[Begin]

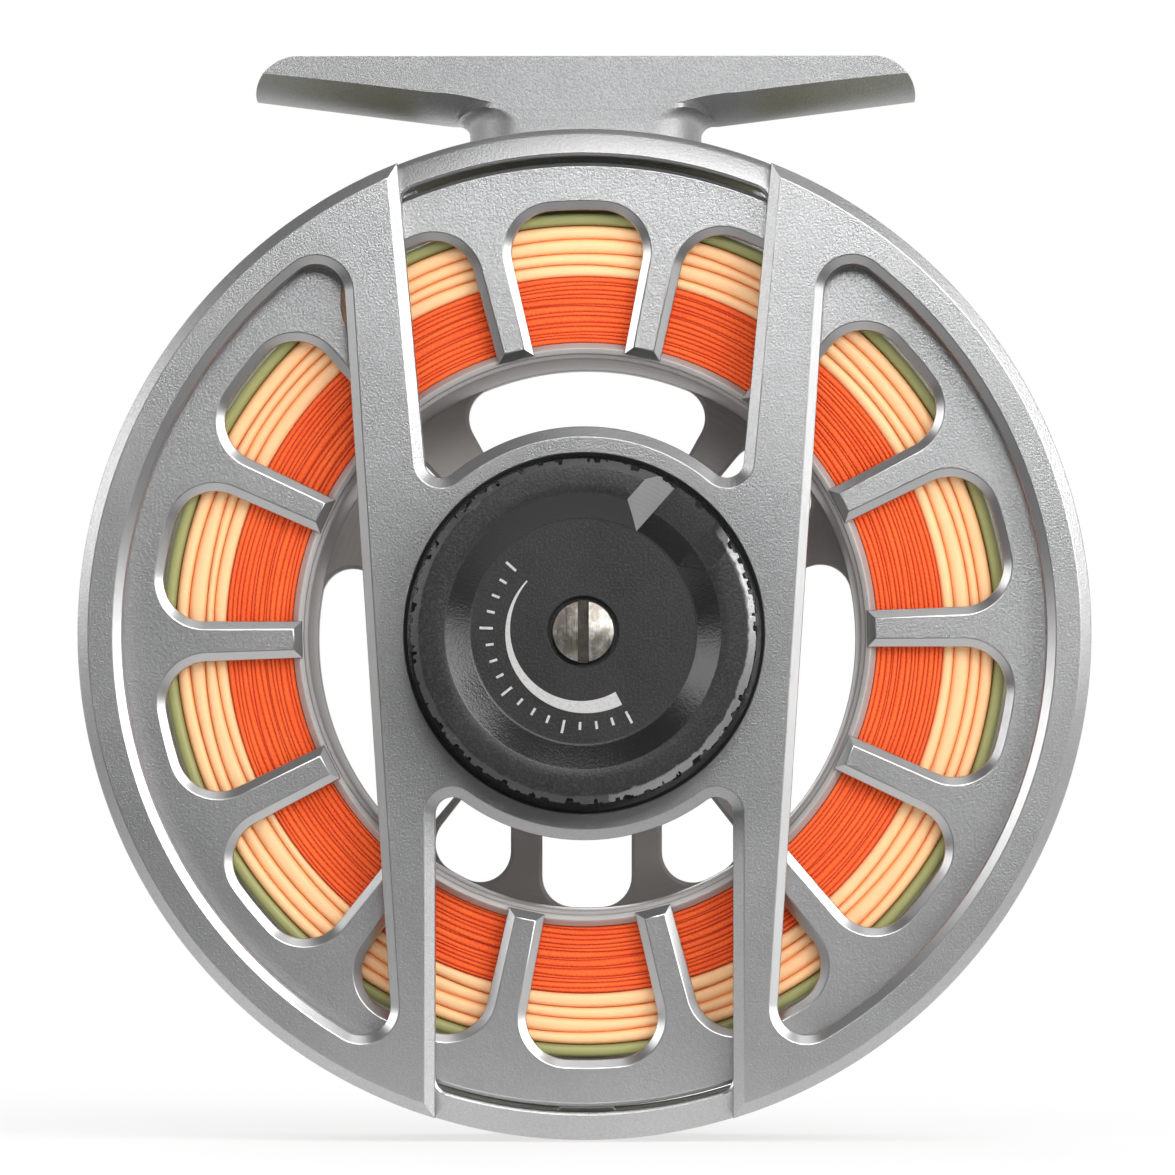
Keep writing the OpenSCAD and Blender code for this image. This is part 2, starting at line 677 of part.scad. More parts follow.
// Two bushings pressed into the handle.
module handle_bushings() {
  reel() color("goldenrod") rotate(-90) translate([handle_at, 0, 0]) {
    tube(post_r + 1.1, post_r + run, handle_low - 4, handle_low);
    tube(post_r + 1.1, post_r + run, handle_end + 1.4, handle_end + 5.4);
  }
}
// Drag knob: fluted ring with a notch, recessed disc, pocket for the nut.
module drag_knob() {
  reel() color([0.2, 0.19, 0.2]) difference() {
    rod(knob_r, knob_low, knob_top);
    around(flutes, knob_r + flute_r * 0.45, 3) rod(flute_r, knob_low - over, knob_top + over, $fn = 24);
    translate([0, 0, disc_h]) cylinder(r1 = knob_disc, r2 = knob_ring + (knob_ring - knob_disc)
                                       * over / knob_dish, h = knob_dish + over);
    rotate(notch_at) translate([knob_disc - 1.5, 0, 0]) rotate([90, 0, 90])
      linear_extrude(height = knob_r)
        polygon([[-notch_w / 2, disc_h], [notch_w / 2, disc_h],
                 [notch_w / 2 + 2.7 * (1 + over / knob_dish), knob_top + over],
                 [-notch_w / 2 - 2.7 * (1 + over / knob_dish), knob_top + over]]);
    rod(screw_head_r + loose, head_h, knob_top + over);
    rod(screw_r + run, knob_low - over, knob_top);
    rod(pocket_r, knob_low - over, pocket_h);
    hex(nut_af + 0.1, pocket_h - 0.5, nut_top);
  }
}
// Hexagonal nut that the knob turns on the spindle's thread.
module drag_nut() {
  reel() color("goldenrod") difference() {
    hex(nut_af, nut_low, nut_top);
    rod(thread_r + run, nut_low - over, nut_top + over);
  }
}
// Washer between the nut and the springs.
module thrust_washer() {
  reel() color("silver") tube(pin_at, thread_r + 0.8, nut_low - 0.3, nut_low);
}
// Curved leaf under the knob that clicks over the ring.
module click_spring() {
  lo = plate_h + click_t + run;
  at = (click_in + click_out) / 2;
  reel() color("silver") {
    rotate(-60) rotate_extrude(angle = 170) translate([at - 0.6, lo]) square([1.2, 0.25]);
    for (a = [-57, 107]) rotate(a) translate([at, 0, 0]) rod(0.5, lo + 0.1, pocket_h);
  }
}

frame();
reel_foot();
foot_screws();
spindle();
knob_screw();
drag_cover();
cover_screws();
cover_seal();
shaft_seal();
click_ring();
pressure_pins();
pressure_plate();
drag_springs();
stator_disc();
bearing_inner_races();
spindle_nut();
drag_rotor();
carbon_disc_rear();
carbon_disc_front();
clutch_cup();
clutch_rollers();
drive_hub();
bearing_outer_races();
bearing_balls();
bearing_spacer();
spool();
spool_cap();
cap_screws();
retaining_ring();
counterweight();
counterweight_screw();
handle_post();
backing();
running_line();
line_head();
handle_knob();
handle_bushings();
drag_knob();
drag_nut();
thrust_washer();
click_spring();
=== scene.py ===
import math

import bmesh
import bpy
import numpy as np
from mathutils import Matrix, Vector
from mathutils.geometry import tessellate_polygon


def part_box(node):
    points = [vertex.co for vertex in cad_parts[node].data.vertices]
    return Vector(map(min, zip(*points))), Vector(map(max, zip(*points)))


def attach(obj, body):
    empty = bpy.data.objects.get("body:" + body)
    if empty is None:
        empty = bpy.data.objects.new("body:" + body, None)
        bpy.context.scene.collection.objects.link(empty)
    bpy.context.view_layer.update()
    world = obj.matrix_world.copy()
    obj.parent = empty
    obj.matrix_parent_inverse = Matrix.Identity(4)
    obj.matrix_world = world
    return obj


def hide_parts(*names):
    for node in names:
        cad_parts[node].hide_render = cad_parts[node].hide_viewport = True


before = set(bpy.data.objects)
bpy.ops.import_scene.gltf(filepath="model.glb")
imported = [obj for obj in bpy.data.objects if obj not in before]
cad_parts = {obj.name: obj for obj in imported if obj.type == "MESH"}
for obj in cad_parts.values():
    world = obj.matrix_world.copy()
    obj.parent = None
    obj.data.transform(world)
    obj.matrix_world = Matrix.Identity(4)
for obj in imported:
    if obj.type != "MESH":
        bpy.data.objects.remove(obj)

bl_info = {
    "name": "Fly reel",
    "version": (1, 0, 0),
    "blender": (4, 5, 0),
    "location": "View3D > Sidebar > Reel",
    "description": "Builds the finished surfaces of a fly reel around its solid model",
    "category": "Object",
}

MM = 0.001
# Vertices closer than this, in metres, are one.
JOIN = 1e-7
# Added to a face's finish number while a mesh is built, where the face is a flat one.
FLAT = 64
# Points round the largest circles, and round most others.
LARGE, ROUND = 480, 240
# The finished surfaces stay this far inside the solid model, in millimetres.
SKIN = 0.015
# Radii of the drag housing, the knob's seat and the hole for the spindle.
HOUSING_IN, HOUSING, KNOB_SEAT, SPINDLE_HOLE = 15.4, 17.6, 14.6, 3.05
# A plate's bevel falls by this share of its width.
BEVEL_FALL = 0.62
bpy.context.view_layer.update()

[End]

▶ **What you need to do**
Show each line of the data that contains the string "empty".

▶ **Answer to the problem**
    empty = bpy.data.objects.get("body:" + body)
    if empty is None:
        empty = bpy.data.objects.new("body:" + body, None)
        bpy.context.scene.collection.objects.link(empty)
    obj.parent = empty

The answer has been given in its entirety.